Child-friendly parenting is about being responsive to our children. In an effort to acknowledge that we truly cannot control our children (because we are not them), it is important to understand that we can control how we respond to them, interact with them, and invest in them. This culminates into a much richer kind of positive influence that we have over our children than the mere control or general parental power that many of us feel we need to have with and exert over our children in order for us to feel “in control.”
The truth is that we already have the authority that we seek, by nature of being the parent. If our children aren’t listening (or whatever) it’s not because they have forgotten that we are the parent. It’s because they are children, and children are going to be children. How we respond to their not listening (or whatever) is what makes the difference between parents who get it and those who do not.

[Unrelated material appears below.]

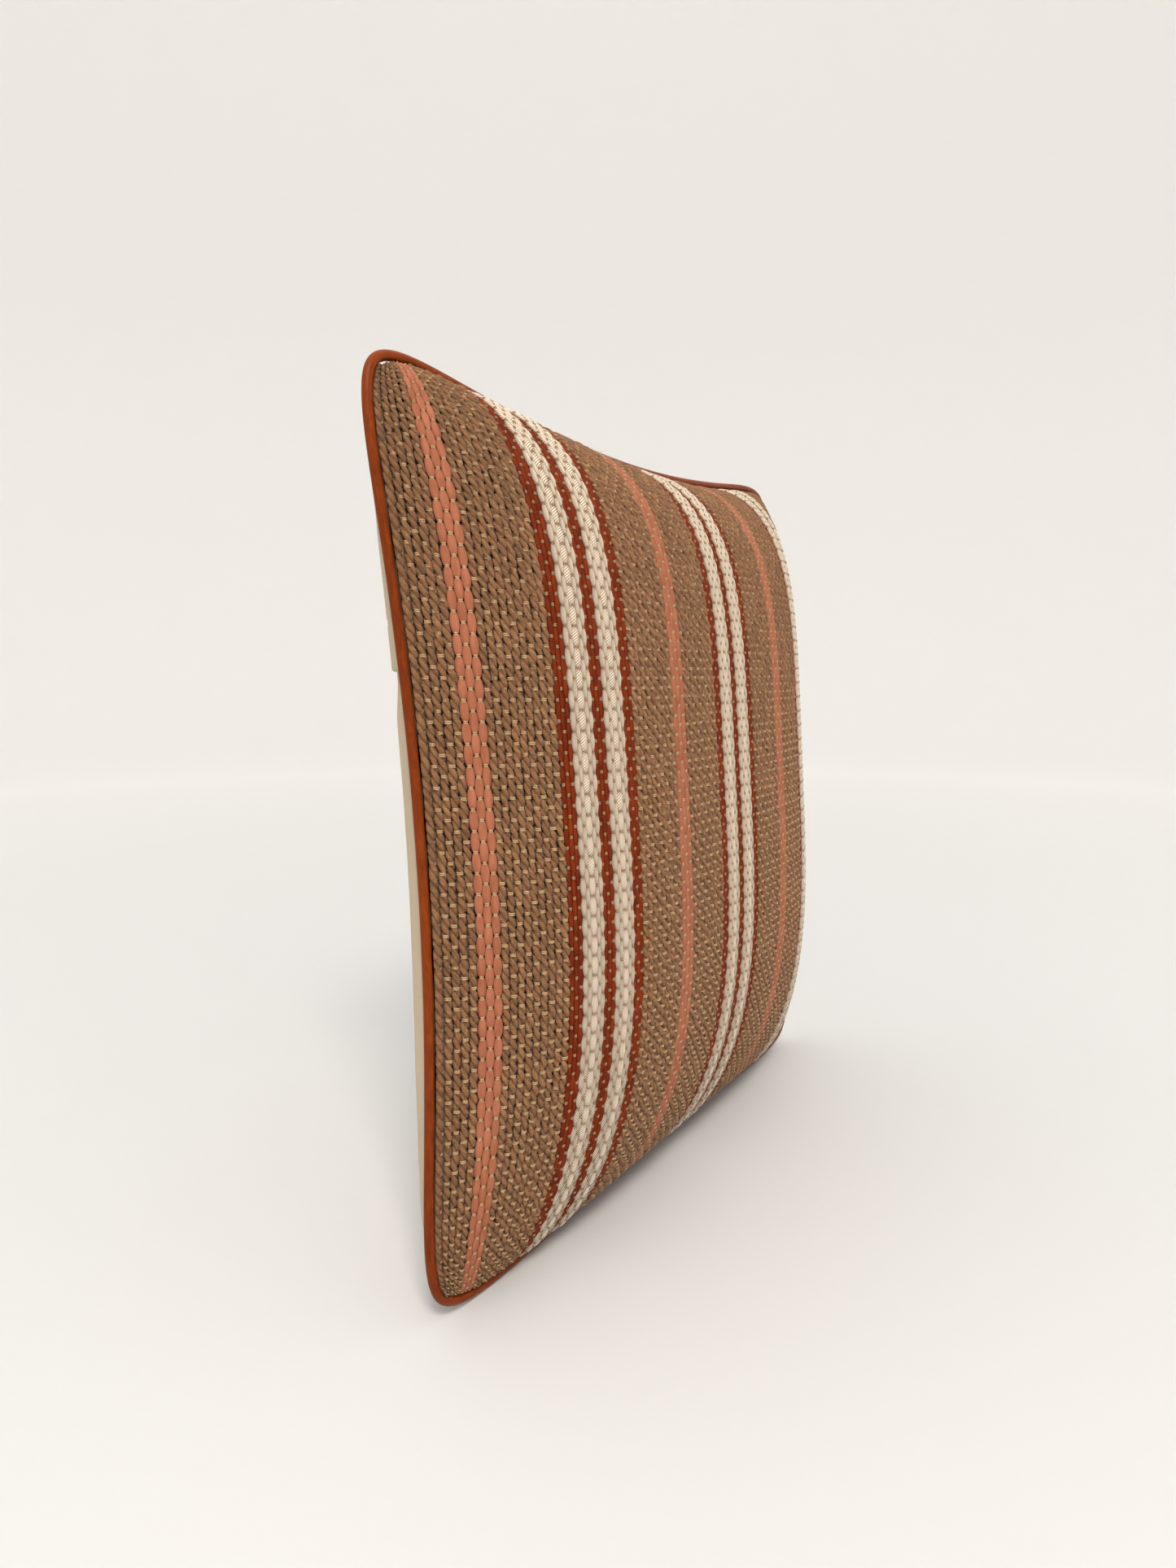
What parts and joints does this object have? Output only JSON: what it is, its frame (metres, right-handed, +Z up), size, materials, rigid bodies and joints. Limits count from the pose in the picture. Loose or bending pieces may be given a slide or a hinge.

Patience, understanding, gentle firmness, fairness, and general kindness go a whole lot further than anything else. I think a lot (if not most) parents know this in their heart, but sometimes it can be so very difficult in the moment to switch our brain from reactive to responsive. Even if it’s hard for us to do, every little effort that we put towards being responsive, proactive, and collaborative parents (instead of reactive, punitive, or adversarial) will make it easier the next time (which might only be moments away) to choose to be responsive (and proactive and collaborative) instead of reactive (and punitive and adversarial).
As our confidence grows, we will begin to see that the healthy, positive cycles that we are putting into motion create more healthiness and positivity in our relationships with our children. It’s a win-win. We become better parents (which feels good and is the primary goal, whether or not our children respond the way we would prefer that they would), and our relationships with our children are also becoming stronger (which also feels good and is also what we are hoping for in the end, that our children would grow stronger as their bond with us grows stronger).
Even if it’s hard at times, we must know that the effort is worth it and that anything we give up in the process (like our freedom or our pride or our right to be right or our need to still be somewhat of a child ourselves) is also worth it. We are growing something far more important than perpetuating old (i.e., ineffective) habits. We are shaping the very life that came from us.